Write each line exactly as it stands, from the line containing "for place, x, y" through the end of the data.
>>>>
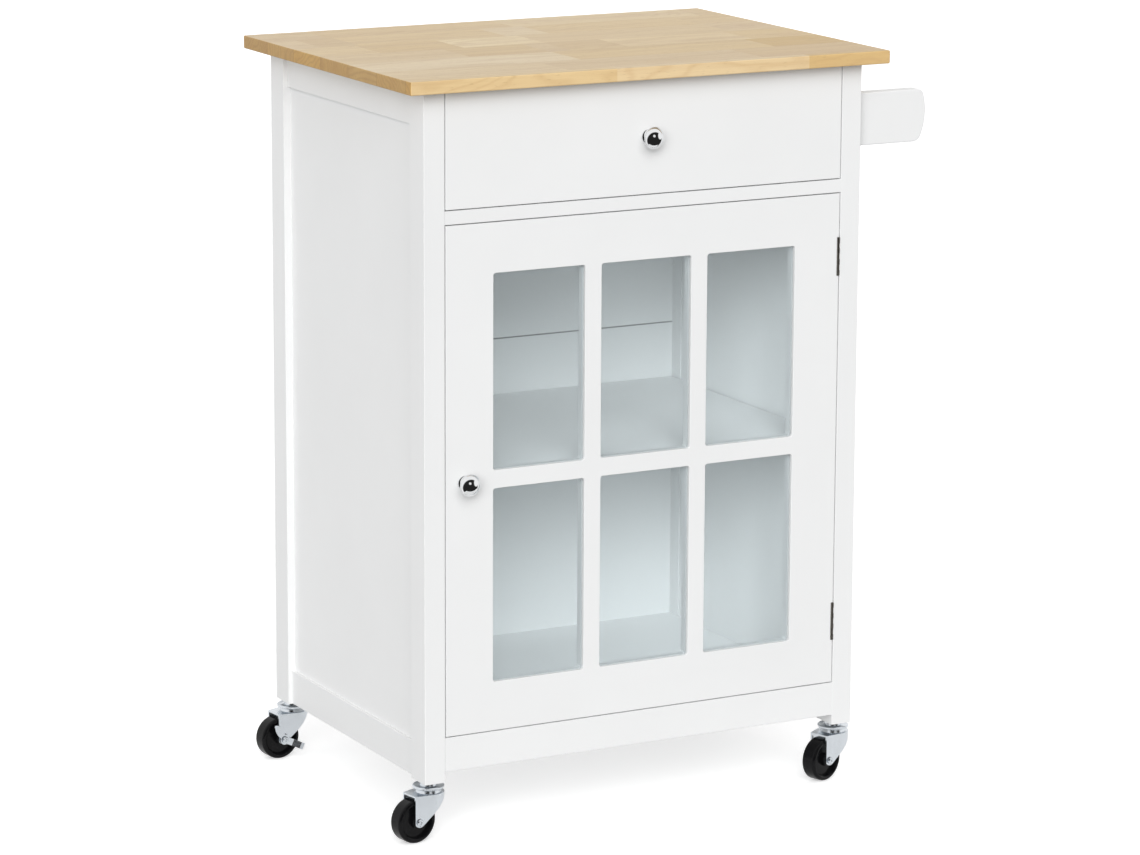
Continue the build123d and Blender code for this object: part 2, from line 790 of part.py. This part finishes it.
def make_lever(plane, name):
    """A stamped brake lever on the axle: a flat round wing behind, and a wing ahead bent outwards for the foot."""
    inner = axle_reach + lever_play
    hub = plane.origin + plane.x_dir * caster_trail + plane.z_dir * wheel_radius + plane.y_dir * inner
    ahead = radians(lever_angle)
    along = plane.x_dir * cos(ahead) + plane.z_dir * sin(ahead)
    with BuildPart() as lever:
        with BuildSketch(caster_side(plane, inner + lever_sheet)):
            with Locations((caster_trail, wheel_radius)):
                Circle(lever_boss_radius)
                with Locations(Rotation(0, 0, lever_leaf_angle)):
                    with Locations((12, 0)):
                        Ellipse(10, 4.5)
        extrude(amount=lever_sheet)
        with BuildSketch(Plane(origin=hub, x_dir=along, z_dir=along.cross(plane.y_dir))) as strip:
            with BuildLine():
                outer = [(4, lever_sheet), (12, lever_sheet), (19, 7 + lever_sheet), (23, 8 + lever_sheet)]
                inside = [(23, 8), (19.5, 7), (12.6, 0), (4, 0)]
                Polyline(*outer, *inside, close=True)
            make_face()
        extrude(amount=lever_half_width, both=True)
        turned(
            axle_turning_plane(plane),
            [(0, inner - 1), (axle_radius + axle_play, inner - 1), (axle_radius + axle_play, inner + 3), (0, inner + 3)],
            Mode.SUBTRACT,
        )
    save(lever, f"brake_lever_{name}")


for place, x, y in stem_places():
    braked = y > body_depth / 2
    ground = caster_plane(place, x, y)
    make_fork(ground, place)
    make_axle(ground, place, braked)
    make_wheel(ground, place)
    if braked:
        make_lever(ground, place)
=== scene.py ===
"""The looks of the rolling kitchen cart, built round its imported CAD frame."""
import json
import math

import bpy
from mathutils import Matrix, Vector


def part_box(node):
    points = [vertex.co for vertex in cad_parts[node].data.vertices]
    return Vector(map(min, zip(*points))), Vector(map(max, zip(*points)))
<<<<
Task result ->
for place, x, y in stem_places():
    braked = y > body_depth / 2
    ground = caster_plane(place, x, y)
    make_fork(ground, place)
    make_axle(ground, place, braked)
    make_wheel(ground, place)
    if braked:
        make_lever(ground, place)
=== scene.py ===
"""The looks of the rolling kitchen cart, built round its imported CAD frame."""
import json
import math

import bpy
from mathutils import Matrix, Vector


def part_box(node):
    points = [vertex.co for vertex in cad_parts[node].data.vertices]
    return Vector(map(min, zip(*points))), Vector(map(max, zip(*points)))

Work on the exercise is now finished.